Wednesday, November 6, 2013

In a Word... Anna Hagan on Western Gold Theatre and Relatively Speaking


Say Anything But Adorable
by Gaëtan L. Charlebois

Anna Hagan received a BA degree in English Literature from the University of British Columbia in 2009. This year her long and artistically accomplished career in professional theatre was honoured with the Jessie Richardson Theatre Award for Outstanding Career Achievement. She has worked with the leading theatre artists and companies of the day, including as a founding member of the experimental company, Tamahnous Theatre and the classic company, West Coast Actors, and as a company member of the Citadel Theatre, from 1993 to 1995, under the internationally renowned director, Robin Phillips. She was one of three Canadians invited to participate in the International Directors Seminar in London, England, and served as assistant director of the (Ontario) Stratford Festival’s Young Company under Robin Phillips. A strong advocate for children’s theatre, she also served on the Board of Carousel Theatre. During the 1980’s, she was associate director of the Arena Theatre Company, a professional repertory company, where she directed, among other plays: Waiting for Godot, The Merry Wives of Windsor, and She Stoops to Conquer. Her extensive acting credits include the acclaimed World Theatre 2000 production of The Mill on the Floss (Soulpepper Theatre) and recently: A Delicate Balance (Tempus Theatre),  Revenge (Felix Culpa), Old Goriot (Western Gold Theatre),  Half Life (Belfry  Theatre), and Home Child (Arts Club Theatre).  Her career as a screen actor with extensive film and television credits remains active.

CHARPO:  I'd like to talk about the company first which, if I was being patronizing I would say was a noble idea instead of, how I feel, an essential idea. However, there has always been a perception in the performing arts that the "barrier" of age was mostly one for women. How do you perceive it? 

HAGAN: The fastest growing demographic, we are told, is women over the age of 55; we are generally healthier -  living longer and certainly in the creative arts seeking ways to continue 'telling the story of what it means to be human; ' male or female.  

CHARPO: There is some experimentation going on with the ages of characters in theatre - I think immediately of Vanessa Redgrave and James Earl Jones as Beatrice and Benedick in London recently. Is this one solution or ONE OF the solutions to keeping veterans in the public eye? 

HAGAN: I don't know about solutions !  but I do know if I had to choose between seeing two up and coming stars playing Beatrice and Benedick or Vanessa Redgrave and James Earl Jones, the latter pair would win hands down. Masters of their craft vs. the newcomers, who are probably insanely talented...but just don't have the track record yet, the years invested in the craft. 


CHARPO:  Is one of the problems the cute factor? We have a few actors in Quebec who are still working in their 80s and, one even, 90s - but they are trotted out beyond the theatre as adorable. How do you fight that perception that a veteran is not just good because they can remember their lines? 

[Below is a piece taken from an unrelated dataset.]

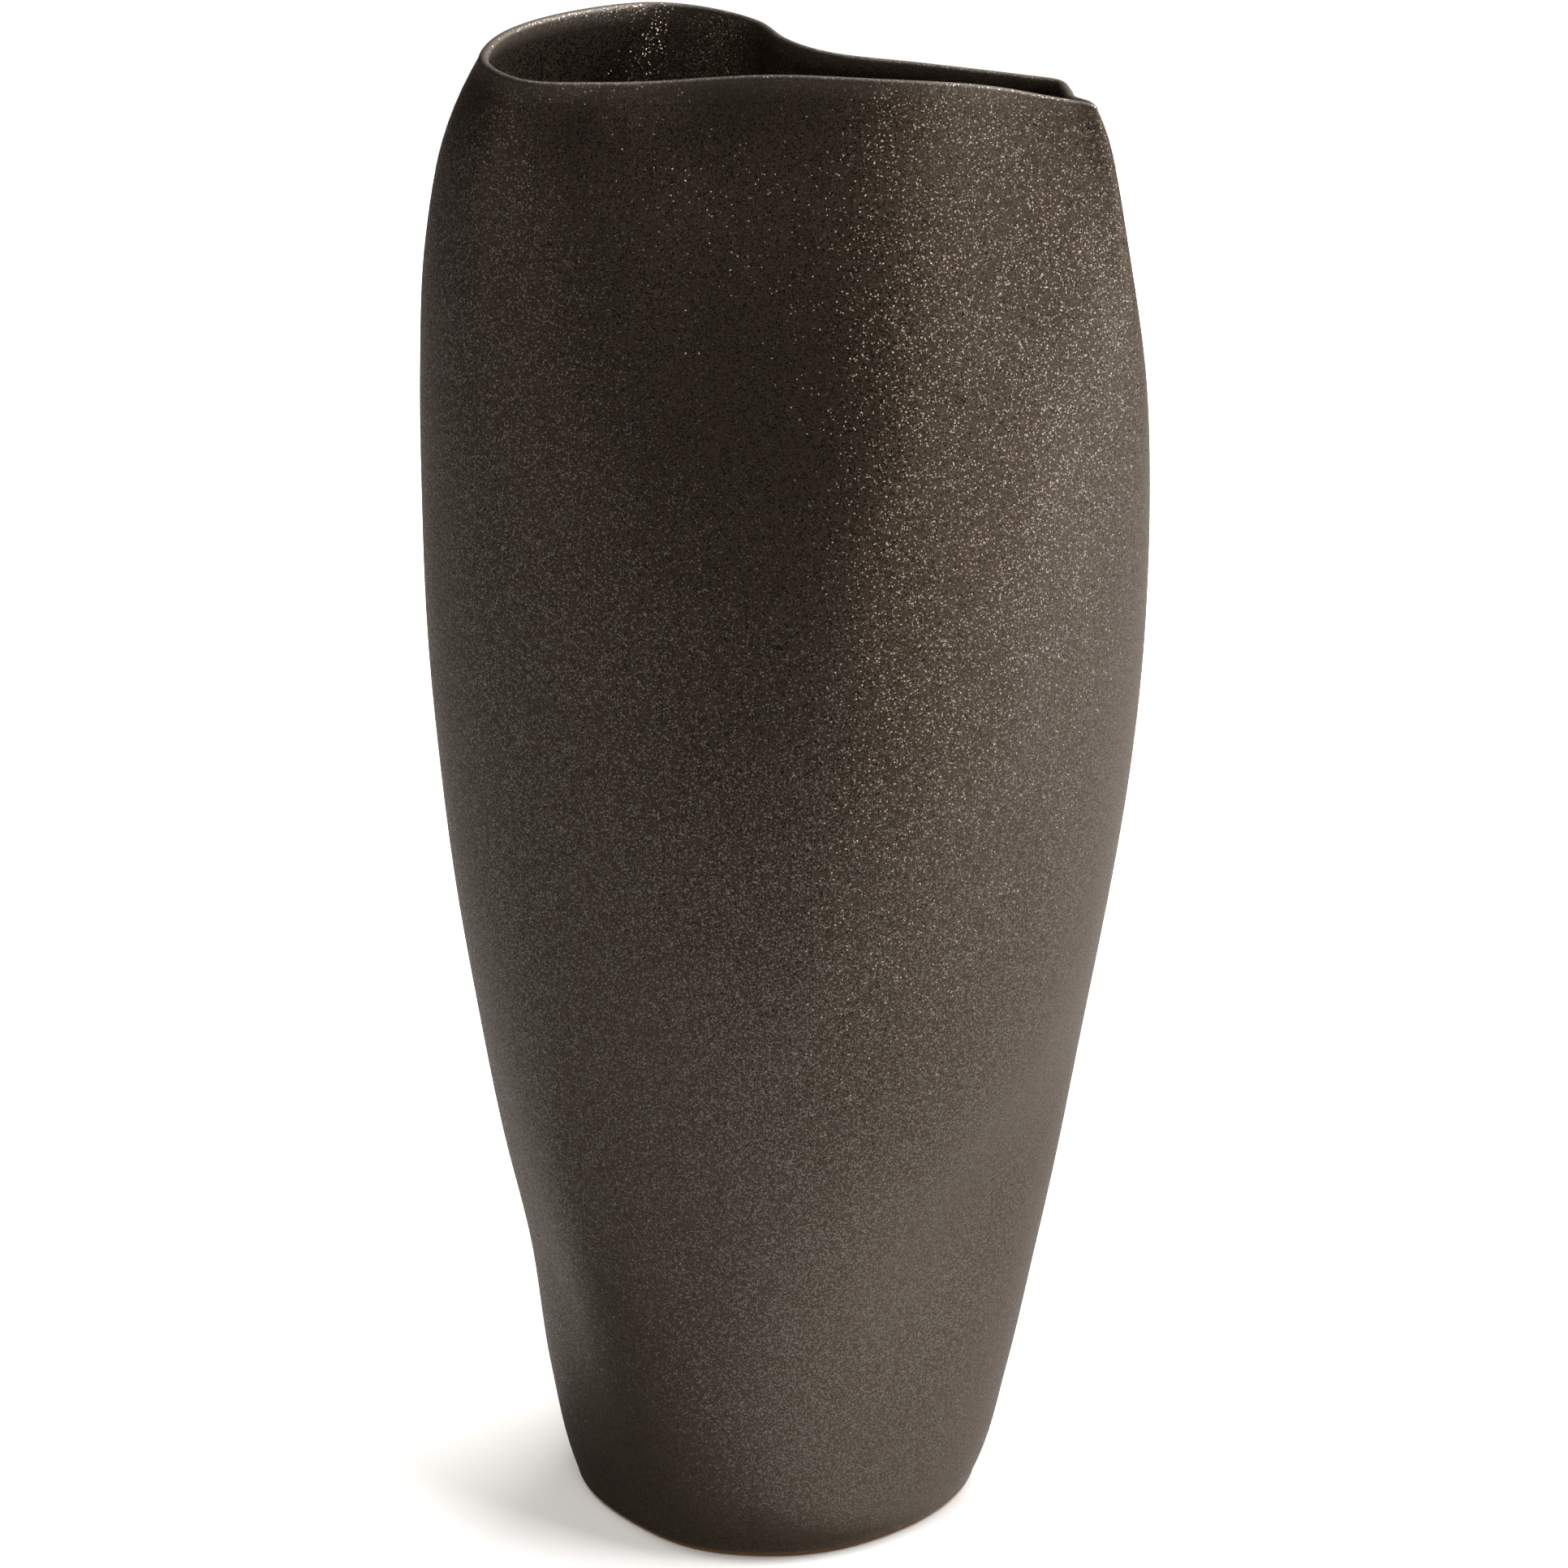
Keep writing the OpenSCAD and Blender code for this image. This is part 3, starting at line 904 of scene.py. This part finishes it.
def felt_material(finish):
    """Short grey wool felt: matted fibres with a soft sheen."""
    material, tree, shader, place = new_material("Wool felt", finish.felt)
    warp = put(tree, "ShaderNodeTexNoise", {"Vector": place, "Scale": 700.0, "Detail": 2.0}, normalize=True)
    bend = put(tree, "ShaderNodeVectorMath", {0: warp.outputs["Color"], "Scale": 0.0012}, operation="SCALE")
    fibre_place = vector_maths(tree, "ADD", place, bend.outputs[0])
    fibres = put(tree, "ShaderNodeTexNoise", {
        "Vector": fibre_place, "Scale": 2600.0, "Detail": 6.0, "Roughness": 0.75, "Distortion": 1.6})
    pale = tuple(min(1.0, c * 1.5) for c in finish.felt)
    dark = tuple(c * 0.55 for c in finish.felt)
    tone = spread(tree, fibres.outputs[0], 0.3, 0.7, 0.0, 1.0)
    tree.links.new(mixed(tree, tone, rgba(dark), rgba(pale)), shader.inputs["Base Color"])
    tree.links.new(spread(tree, tone, 0.0, 1.0, 0.98, 0.86), shader.inputs["Roughness"])
    bump = put(tree, "ShaderNodeBump", {"Height": fibres.outputs[0], "Strength": 1.0, "Distance": 0.0003})
    tree.links.new(bump.outputs[0], shader.inputs["Normal"])
    shader.inputs["Sheen Weight"].default_value = 0.4
    shader.inputs["Sheen Roughness"].default_value = 0.5
    return material


def floor_material(look):
    """Plain pale studio floor."""
    tone = (look.floor_tone, look.floor_tone, look.floor_tone)
    material, tree, shader, place = new_material("Pale studio floor", tone)
    cloud = put(tree, "ShaderNodeTexNoise", {"Vector": place, "Scale": 3.0, "Detail": 2.0})
    low = rgba(tuple(c * 0.995 for c in tone))
    tree.links.new(mixed(tree, cloud.outputs[0], low, rgba(tone)), shader.inputs["Base Color"])
    # Far from the vase the floor glows up to plain white, past the reach of the lamps
    far = put(tree, "ShaderNodeVectorMath", {0: place}, operation="LENGTH").outputs["Value"]
    glow = spread(tree, far, GLOW_FROM, GLOW_FULL, 0.0, 1.0)
    white = put(tree, "ShaderNodeCombineColor", {0: glow, 1: glow, 2: glow})
    tree.links.new(white.outputs[0], shader.inputs["Emission Color"])
    shader.inputs["Emission Strength"].default_value = 1.0
    shader.inputs["Roughness"].default_value = 0.9
    shader.inputs["Specular IOR Level"].default_value = 0.0
    return material


def bounce_material(look):
    """The floor as the vase sees it: the softboxes' light thrown back, with a little glow of its own."""
    tone = (look.bounce_tone, look.bounce_tone, look.bounce_tone)
    material, _, shader, _ = new_material("Floor bounce", tone)
    shader.inputs["Base Color"].default_value = rgba(tone)
    shader.inputs["Roughness"].default_value = 0.9
    shader.inputs["Specular IOR Level"].default_value = 0.0
    shader.inputs["Emission Color"].default_value = (1.0, 0.92, 0.80, 1.0)
    shader.inputs["Emission Strength"].default_value = look.floor_glow
    return material


def material_for(name, make, settings):
    """The named material, made at its first use."""
    return bpy.data.materials.get(name) or make(settings)


# ---------------------------------------------------------------- stage

# Soft studio lights: name, what it lights, place, width, height, power in watts, colour
LIGHTS = [
    ("key_softbox", "vase_set", (1.46, 0.84, 1.66), 0.8, 0.8, 52.0, (1.0, 1.0, 1.0)),
    ("right_softbox", "vase_set", (2.15, 0.0, 0.71), 0.8, 0.8, 6.8, (1.0, 0.95, 0.88)),
    ("front_fill", "vase_set", (1.52, -1.52, 0.71), 0.8, 0.8, 5.6, (1.0, 0.86, 0.70)),
    ("left_fill", "vase_set", (-1.79, -1.03, 1.00), 0.8, 0.8, 1.1, (1.0, 0.84, 0.64)),
    ("back_softbox", "vase_set", (0.24, 0.90, 2.24), 0.8, 0.8, 9.0, (1.0, 0.98, 0.95)),
    ("sparkle_lamp", "vase_set", (1.66, -0.29, 1.66), 0.3, 0.3, 1.6, (1.0, 1.0, 1.0)),
    ("floor_lamp_left", "stage", (-0.69, -1.19, 2.07), 1.3, 1.3, 47.0, (1.0, 0.955, 0.91)),
    ("floor_lamp_right", "stage", (1.19, -0.69, 2.07), 1.3, 1.3, 69.5, (1.0, 1.0, 1.0)),
    ("floor_lamp_back", "stage", (0.31, 0.54, 2.42), 1.3, 1.3, 77.0, (1.0, 0.985, 0.96)),
]


def aim(thing, target):
    """Turns a light or the camera to look at a point."""
    thing.rotation_euler = (Vector(target) - thing.location).to_track_quat("-Z", "Y").to_euler()


def build_lights(target):
    """The softboxes, aimed at the vase and hidden from the camera."""
    for name, receiver, place, width, height, power, colour in LIGHTS:
        lamp = bpy.data.lights.new(name, "AREA")
        lamp.shape = "RECTANGLE"
        lamp.size = width
        lamp.size_y = height
        lamp.energy = power
        lamp.color = colour
        softbox = bpy.data.objects.new(name, lamp)
        softbox.location = place
        aim(softbox, target)
        softbox.visible_camera = False
        softbox.light_linking.receiver_collection = collection(receiver)
        bpy.context.scene.collection.objects.link(softbox)


def build_sky(look):
    """Even room light, white where the camera looks past the floor."""
    world = bpy.data.worlds.new("Studio room")
    bpy.context.scene.world = world
    world.use_nodes = True
    tree = world.node_tree
    tree.nodes.clear()
    room = put(tree, "ShaderNodeBackground", {"Color": (1.0, 1.0, 1.0, 1.0), "Strength": look.sky})
    white = put(tree, "ShaderNodeBackground", {"Color": (1.0, 1.0, 1.0, 1.0), "Strength": 1.0})
    seen = tree.nodes.new("ShaderNodeLightPath").outputs["Is Camera Ray"]
    mix = put(tree, "ShaderNodeMixShader", {0: seen, 1: room.outputs[0], 2: white.outputs[0]})
    output = tree.nodes.new("ShaderNodeOutputWorld")
    tree.links.new(mix.outputs[0], output.inputs["Surface"])


def build_disc(name, radius, material, home, drop=0.0):
    """A round sheet on the table plane, or a little under it."""
    rings = 6
    columns = 96
    turn_to = np.arange(columns) * 2 * math.pi / columns
    loops = [
        np.stack([np.cos(turn_to), np.sin(turn_to), 0 * turn_to], axis=1) * radius * k / rings
        for k in range(1, rings + 1)
    ]
    points = np.concatenate([[[0.0, 0.0, 0.0]], *loops]) - [0.0, 0.0, drop]
    faces = [tuple(f) for f in swept_faces(rings, columns, False)[:, ::-1] + 1]
    faces += [(0, 1 + c, 1 + (c + 1) % columns) for c in range(columns)]
    return new_piece(name, points, faces, material, home=home)


def build_floors(look):
    """The pale floor that the camera sees, and its twin that only the vase sees."""
    pale = material_for("Pale studio floor", floor_material, look)
    floor = build_disc("studio_floor", FLOOR_RADIUS, pale, "stage")
    thrown = material_for("Floor bounce", bounce_material, look)
    bounce = build_disc("floor_bounce", BOUNCE_RADIUS, thrown, "vase_set", drop=BOUNCE_DROP)
    bounce.visible_camera = False
    floor.visible_diffuse = False
    floor.visible_glossy = False
    floor.visible_shadow = False
    return [floor, bounce]


def build_camera(look):
    """The camera, in front of the vase and above it."""
    data = bpy.data.cameras.new("camera")
    data.lens = look.lens
    camera = bpy.data.objects.new("camera", data)
    target = Vector((MIDDLE[0] * MM, MIDDLE[1] * MM, look.aim_height))
    back = Vector((0.0, -math.cos(look.elevation), math.sin(look.elevation)))
    camera.location = target + back * look.distance
    aim(camera, target)
    bpy.context.scene.collection.objects.link(camera)
    bpy.context.scene.camera = camera
    return target


# ---------------------------------------------------------------- operators and panel

class VASE_OT_wall(Operator):
    """Build the glazed, folded wall of the vase"""

    bl_idname = "vase.wall"
    bl_label = "Glazed wall"

    def execute(self, context):
        scene = context.scene
        glaze = material_for("Bronze mica glaze", glaze_material, scene.vase_finish)
        piece = build_wall(scene.vase_wall, glaze)
        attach(piece, "root")
        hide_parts("wall")
        return {"FINISHED"}


class VASE_OT_floor(Operator):
    """Build the glazed floor inside the foot"""

    bl_idname = "vase.floor"
    bl_label = "Glazed floor"

    def execute(self, context):
        scene = context.scene
        glaze = material_for("Bronze mica glaze", glaze_material, scene.vase_finish)
        piece = build_floor(scene.vase_wall, scene.vase_foot, glaze)
        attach(piece, "root")
        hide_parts("floor_slab")
        return {"FINISHED"}


class VASE_OT_foot_ring(Operator):
    """Build the bare clay foot ring"""

    bl_idname = "vase.foot_ring"
    bl_label = "Foot ring"

    def execute(self, context):
        scene = context.scene
        clay = material_for("Bare stoneware", clay_material, scene.vase_finish)
        piece = build_foot_ring(scene.vase_wall, scene.vase_foot, clay)
        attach(piece, "root")
        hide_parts("foot_ring")
        return {"FINISHED"}


class VASE_OT_felt_pads(Operator):
    """Build the four felt pads under the foot ring"""

    bl_idname = "vase.felt_pads"
    bl_label = "Felt pads"

    def execute(self, context):
        felt = material_for("Wool felt", felt_material, context.scene.vase_finish)
        for seed, node in enumerate(PADS, start=21):
            piece = build_felt_pad(node, seed, felt)
            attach(piece, "root")
            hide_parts(node)
        return {"FINISHED"}


class VASE_OT_stage(Operator):
    """Build the pale floor, the soft lights and the camera"""

    bl_idname = "vase.stage"
    bl_label = "Stage"

    def execute(self, context):
        look = context.scene.vase_stage
        target = build_camera(look)
        build_lights(target)
        build_sky(look)
        build_floors(look)
        context.scene.view_settings.view_transform = "Standard"
        return {"FINISHED"}


class VASE_PT_panel(Panel):
    """Sizes, finishes and the pieces of the vase"""

    bl_label = "Stoneware vase"
    bl_idname = "VASE_PT_panel"
    bl_space_type = "VIEW_3D"
    bl_region_type = "UI"
    bl_category = "Vase"

    def draw(self, context):
        for group, steps in PARTS.items():
            box = self.layout.box()
            settings = getattr(context.scene, group)
            for name in settings.__annotations__:
                box.prop(settings, name)
            for step in steps:
                box.operator(step)


# Settings on the scene, and the operators that use them, in building order
PARTS = {
    "vase_stage": ["vase.stage"],
    "vase_wall": ["vase.wall"],
    "vase_foot": ["vase.floor", "vase.foot_ring", "vase.felt_pads"],
    "vase_finish": [],
}
SETTINGS = {
    "vase_stage": VaseStageLook,
    "vase_wall": VaseWallSizes,
    "vase_foot": VaseFootSizes,
    "vase_finish": VaseFinish,
}
OPERATORS = [VASE_OT_stage, VASE_OT_wall, VASE_OT_floor, VASE_OT_foot_ring, VASE_OT_felt_pads]
CLASSES = [*SETTINGS.values(), *OPERATORS, VASE_PT_panel]


def register():
    for each in CLASSES:
        bpy.utils.register_class(each)
    for name, group in SETTINGS.items():
        setattr(bpy.types.Scene, name, PointerProperty(type=group))


def unregister():
    for name in SETTINGS:
        delattr(bpy.types.Scene, name)
    for each in reversed(CLASSES):
        bpy.utils.unregister_class(each)


def main():
    """Builds the stage and every piece."""
    register()
    bpy.ops.vase.stage()
    bpy.ops.vase.wall()
    bpy.ops.vase.floor()
    bpy.ops.vase.foot_ring()
    bpy.ops.vase.felt_pads()


if __name__ == "__main__":
    main()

HAGAN: Babies are adorable !! and I find it offensive to apply that word to an 80-90 yr. old creative artist. My experience is that they are often crusty, opinionated, highly skilled and pissed off at their aging bodies that no longer respond to their wishes.

CHARPO: Tell us about how you choose plays and, especially, this delightful Ayckbourn play. 

HAGAN: Part of our mandate as a senior professional company is not only to present quality work using senior actors, but also to mentor younger actors who might benefit from exposure to their more experienced colleagues; conversely, senior actors are energized and refreshed by the involvement with their younger colleagues. Ayckbourne's play is a perfect fit for this mandate: a quality farce written by one of the major playwrights of the last 50 years which involves an older couple and a younger couple...what could be more perfect ?  witty language, mistaken identity, and hilarious confusion.

CHARPO: What sets Ayckbourn apart from other playwrights who write older characters?

HAGAN: Ayckbourn's genius is that his characters are not limited to any specific period. Like Shakespeare, his characters are universal and speak to the human condition. His structure may be comedy/farce, but his characters are recognizable as people young/old with all their foibles and idiosyncrasies.

@gcharlebois
CHARPO: Finally, if you had a message you'd like to send out to both audiences and theatre practitioners about the state of affairs as your company sees it, what would it be?

HAGAN: Theatre has been around for a long time - thousands of years - and it is not about to disappear. Theatre is about people telling stories to one another in a place where everyone congregates....the storytellers and the listeners the young and the old.